Begin with the first line of the listing and quote every line through the one containing "RING_SLEEVE = 0.012"; give only those lines.

☆ ☆ ☆ ☆ ☆ ☆ ☆

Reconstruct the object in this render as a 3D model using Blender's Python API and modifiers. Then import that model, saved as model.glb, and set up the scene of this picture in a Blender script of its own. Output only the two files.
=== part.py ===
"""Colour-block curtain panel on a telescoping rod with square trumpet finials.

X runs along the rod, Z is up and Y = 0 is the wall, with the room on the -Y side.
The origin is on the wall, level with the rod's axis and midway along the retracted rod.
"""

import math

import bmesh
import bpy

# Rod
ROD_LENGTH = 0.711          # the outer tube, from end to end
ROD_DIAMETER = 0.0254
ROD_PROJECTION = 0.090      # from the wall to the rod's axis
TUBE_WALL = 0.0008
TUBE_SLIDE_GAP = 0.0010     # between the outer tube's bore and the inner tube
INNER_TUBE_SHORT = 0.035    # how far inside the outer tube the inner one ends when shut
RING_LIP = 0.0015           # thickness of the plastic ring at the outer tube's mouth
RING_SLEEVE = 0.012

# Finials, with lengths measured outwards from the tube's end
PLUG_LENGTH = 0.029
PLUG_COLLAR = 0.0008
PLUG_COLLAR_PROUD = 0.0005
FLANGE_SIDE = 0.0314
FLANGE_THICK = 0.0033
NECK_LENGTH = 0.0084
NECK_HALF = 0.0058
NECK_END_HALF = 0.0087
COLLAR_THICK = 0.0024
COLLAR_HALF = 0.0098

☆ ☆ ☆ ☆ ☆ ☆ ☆

REPLY:
Reconstruct the object in this render as a 3D model using Blender's Python API and modifiers. Then import that model, saved as model.glb, and set up the scene of this picture in a Blender script of its own. Output only the two files.
=== part.py ===
"""Colour-block curtain panel on a telescoping rod with square trumpet finials.

X runs along the rod, Z is up and Y = 0 is the wall, with the room on the -Y side.
The origin is on the wall, level with the rod's axis and midway along the retracted rod.
"""

import math

import bmesh
import bpy

# Rod
ROD_LENGTH = 0.711          # the outer tube, from end to end
ROD_DIAMETER = 0.0254
ROD_PROJECTION = 0.090      # from the wall to the rod's axis
TUBE_WALL = 0.0008
TUBE_SLIDE_GAP = 0.0010     # between the outer tube's bore and the inner tube
INNER_TUBE_SHORT = 0.035    # how far inside the outer tube the inner one ends when shut
RING_LIP = 0.0015           # thickness of the plastic ring at the outer tube's mouth
RING_SLEEVE = 0.012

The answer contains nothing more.